_Stated exercise_.
In the listing below, find every line containing "scene" and copy it out.

_Data segment_.
----

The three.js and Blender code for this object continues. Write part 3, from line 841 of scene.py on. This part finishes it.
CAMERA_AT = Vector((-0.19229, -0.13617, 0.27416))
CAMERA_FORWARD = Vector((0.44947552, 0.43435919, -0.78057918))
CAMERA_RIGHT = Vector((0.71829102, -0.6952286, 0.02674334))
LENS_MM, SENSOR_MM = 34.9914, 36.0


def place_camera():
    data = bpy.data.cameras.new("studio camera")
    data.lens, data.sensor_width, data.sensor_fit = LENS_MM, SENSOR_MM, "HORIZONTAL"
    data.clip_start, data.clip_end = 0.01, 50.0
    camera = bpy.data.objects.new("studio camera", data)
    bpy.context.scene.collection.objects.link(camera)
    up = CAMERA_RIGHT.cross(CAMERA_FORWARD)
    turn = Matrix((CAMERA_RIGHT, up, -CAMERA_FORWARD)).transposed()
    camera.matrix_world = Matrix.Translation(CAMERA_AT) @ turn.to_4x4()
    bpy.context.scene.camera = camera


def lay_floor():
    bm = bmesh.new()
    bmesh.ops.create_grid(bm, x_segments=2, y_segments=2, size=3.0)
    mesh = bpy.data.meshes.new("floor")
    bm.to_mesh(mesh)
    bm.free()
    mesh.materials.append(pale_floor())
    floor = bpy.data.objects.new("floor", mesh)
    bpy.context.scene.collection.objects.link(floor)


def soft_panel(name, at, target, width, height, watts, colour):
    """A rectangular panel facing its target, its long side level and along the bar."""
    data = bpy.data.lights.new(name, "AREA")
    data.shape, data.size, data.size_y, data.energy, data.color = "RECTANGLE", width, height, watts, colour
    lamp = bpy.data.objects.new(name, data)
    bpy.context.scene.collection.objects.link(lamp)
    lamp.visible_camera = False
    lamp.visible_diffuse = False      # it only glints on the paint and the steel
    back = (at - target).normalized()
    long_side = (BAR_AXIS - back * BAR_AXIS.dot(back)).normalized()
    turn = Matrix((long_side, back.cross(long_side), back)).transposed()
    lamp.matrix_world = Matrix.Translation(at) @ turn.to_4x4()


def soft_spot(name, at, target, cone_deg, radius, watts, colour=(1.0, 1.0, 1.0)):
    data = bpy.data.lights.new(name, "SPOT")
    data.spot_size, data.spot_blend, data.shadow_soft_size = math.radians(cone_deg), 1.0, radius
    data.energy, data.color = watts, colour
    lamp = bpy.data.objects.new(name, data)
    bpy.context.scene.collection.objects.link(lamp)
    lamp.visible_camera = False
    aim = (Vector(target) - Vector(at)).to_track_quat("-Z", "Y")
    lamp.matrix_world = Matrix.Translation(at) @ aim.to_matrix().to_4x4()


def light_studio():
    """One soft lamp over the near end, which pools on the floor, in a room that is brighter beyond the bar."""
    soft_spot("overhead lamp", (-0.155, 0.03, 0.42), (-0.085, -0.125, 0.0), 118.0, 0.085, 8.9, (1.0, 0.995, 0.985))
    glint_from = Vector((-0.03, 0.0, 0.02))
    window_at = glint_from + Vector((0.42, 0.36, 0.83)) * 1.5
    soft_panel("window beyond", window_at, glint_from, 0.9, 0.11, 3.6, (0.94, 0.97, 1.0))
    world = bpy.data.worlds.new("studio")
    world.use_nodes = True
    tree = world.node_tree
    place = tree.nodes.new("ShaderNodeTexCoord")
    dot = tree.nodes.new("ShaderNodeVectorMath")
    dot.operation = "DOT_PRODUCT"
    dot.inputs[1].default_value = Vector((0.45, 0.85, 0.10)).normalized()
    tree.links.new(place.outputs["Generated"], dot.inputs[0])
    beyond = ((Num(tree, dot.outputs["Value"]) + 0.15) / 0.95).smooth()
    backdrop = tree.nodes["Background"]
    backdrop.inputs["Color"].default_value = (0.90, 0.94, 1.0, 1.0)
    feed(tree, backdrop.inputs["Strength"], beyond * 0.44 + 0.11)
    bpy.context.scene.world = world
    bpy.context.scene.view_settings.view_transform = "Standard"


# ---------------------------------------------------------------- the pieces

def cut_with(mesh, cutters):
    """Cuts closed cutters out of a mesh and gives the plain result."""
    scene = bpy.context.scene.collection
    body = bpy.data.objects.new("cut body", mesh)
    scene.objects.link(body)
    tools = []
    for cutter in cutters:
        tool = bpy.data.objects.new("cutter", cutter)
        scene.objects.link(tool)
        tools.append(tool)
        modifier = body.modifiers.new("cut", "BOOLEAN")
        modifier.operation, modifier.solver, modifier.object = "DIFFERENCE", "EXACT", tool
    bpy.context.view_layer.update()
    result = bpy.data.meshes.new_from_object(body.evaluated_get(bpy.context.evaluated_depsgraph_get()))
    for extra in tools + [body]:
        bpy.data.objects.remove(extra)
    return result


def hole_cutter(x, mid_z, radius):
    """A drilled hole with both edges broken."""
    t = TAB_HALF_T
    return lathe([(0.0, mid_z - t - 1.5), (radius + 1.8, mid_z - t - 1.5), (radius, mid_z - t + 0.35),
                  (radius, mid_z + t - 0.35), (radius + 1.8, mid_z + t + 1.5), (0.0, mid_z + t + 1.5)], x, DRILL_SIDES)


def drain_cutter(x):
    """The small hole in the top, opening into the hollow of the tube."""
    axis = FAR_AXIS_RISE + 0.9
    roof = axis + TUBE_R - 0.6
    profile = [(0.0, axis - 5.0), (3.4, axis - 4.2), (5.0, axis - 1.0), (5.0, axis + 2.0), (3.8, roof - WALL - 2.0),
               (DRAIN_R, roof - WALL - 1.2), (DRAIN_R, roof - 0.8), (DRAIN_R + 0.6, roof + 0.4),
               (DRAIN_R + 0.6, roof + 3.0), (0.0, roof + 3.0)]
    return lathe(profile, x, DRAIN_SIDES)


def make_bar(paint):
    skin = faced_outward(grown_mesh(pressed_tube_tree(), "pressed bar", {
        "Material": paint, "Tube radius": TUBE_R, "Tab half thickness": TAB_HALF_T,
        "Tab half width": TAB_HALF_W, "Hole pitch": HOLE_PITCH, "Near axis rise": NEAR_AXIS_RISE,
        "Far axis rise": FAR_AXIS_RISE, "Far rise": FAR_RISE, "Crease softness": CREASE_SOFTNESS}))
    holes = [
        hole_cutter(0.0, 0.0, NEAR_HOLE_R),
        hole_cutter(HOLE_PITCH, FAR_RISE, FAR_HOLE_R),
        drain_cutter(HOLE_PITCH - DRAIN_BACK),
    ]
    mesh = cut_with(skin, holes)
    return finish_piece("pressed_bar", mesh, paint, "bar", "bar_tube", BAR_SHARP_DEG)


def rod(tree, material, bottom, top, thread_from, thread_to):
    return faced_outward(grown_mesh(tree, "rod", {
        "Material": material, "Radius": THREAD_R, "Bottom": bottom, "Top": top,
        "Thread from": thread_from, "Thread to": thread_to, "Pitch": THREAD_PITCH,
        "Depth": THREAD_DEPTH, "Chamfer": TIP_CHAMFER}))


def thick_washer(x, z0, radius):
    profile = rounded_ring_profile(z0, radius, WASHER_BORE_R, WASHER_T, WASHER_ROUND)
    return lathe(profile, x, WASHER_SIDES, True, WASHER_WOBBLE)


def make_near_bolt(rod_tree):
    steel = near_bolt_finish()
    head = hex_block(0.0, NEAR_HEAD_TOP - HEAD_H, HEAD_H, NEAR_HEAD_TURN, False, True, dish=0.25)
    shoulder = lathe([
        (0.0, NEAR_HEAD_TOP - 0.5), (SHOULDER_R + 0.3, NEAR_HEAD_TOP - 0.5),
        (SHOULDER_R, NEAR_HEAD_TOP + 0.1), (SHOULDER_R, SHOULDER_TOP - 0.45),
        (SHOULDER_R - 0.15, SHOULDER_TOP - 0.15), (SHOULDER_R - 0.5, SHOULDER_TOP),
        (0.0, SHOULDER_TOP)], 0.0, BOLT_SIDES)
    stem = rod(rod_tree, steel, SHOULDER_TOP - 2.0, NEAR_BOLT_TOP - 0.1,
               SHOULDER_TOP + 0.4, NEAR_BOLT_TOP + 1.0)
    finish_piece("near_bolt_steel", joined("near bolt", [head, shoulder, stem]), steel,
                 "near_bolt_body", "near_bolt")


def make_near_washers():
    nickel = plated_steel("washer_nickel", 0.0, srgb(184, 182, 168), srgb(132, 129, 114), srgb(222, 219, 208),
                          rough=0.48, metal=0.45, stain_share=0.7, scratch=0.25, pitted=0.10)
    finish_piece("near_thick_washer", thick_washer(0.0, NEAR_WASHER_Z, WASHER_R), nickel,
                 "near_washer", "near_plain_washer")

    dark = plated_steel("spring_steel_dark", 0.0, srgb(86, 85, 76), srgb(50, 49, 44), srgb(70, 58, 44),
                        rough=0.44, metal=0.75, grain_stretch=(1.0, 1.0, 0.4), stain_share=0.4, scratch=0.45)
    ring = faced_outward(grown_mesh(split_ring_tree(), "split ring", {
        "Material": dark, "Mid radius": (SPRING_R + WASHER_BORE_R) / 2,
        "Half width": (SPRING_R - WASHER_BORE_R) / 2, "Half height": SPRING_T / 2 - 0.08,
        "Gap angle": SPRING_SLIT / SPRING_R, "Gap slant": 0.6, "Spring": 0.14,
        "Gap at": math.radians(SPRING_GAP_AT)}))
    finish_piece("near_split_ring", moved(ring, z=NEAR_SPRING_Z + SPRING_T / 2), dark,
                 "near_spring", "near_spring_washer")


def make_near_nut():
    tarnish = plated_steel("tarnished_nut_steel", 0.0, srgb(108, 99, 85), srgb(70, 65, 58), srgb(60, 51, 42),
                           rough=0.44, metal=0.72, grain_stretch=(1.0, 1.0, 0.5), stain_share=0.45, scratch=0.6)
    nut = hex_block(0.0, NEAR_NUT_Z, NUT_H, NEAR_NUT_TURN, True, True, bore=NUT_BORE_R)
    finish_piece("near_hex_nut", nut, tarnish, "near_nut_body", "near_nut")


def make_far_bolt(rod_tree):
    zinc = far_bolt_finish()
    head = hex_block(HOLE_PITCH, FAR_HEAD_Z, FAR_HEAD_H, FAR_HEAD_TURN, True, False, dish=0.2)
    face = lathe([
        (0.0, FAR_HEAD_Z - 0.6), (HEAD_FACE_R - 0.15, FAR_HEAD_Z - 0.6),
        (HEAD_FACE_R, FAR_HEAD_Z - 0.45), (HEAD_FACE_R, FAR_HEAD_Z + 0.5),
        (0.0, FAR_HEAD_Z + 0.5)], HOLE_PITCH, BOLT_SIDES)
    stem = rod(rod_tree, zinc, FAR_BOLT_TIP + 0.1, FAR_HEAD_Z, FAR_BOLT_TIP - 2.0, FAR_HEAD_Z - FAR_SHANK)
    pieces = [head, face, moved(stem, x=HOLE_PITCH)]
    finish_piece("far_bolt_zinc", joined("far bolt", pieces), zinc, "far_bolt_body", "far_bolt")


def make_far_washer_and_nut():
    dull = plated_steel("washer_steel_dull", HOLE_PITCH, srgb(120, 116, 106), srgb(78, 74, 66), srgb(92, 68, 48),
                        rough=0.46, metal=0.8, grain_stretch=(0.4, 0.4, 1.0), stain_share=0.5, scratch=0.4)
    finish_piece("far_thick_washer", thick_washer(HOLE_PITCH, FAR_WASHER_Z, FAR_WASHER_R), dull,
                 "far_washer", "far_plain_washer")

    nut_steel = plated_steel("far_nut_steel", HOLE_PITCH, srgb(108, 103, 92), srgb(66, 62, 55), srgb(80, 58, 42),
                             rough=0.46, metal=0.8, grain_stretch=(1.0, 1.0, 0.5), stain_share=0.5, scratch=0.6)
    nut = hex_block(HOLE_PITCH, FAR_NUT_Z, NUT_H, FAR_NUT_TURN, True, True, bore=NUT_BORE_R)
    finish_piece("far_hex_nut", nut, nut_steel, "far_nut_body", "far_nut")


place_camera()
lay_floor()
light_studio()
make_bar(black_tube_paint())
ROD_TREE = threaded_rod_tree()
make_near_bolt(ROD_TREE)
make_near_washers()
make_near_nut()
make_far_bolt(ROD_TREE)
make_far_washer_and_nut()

----

_Result of this task_.
The three.js and Blender code for this object continues. Write part 3, from line 841 of scene.py on. This part finishes it.
    bpy.context.scene.collection.objects.link(camera)
    bpy.context.scene.camera = camera
    bpy.context.scene.collection.objects.link(floor)
    bpy.context.scene.collection.objects.link(lamp)
    bpy.context.scene.collection.objects.link(lamp)
    bpy.context.scene.world = world
    bpy.context.scene.view_settings.view_transform = "Standard"
    scene = bpy.context.scene.collection
    scene.objects.link(body)
        scene.objects.link(tool)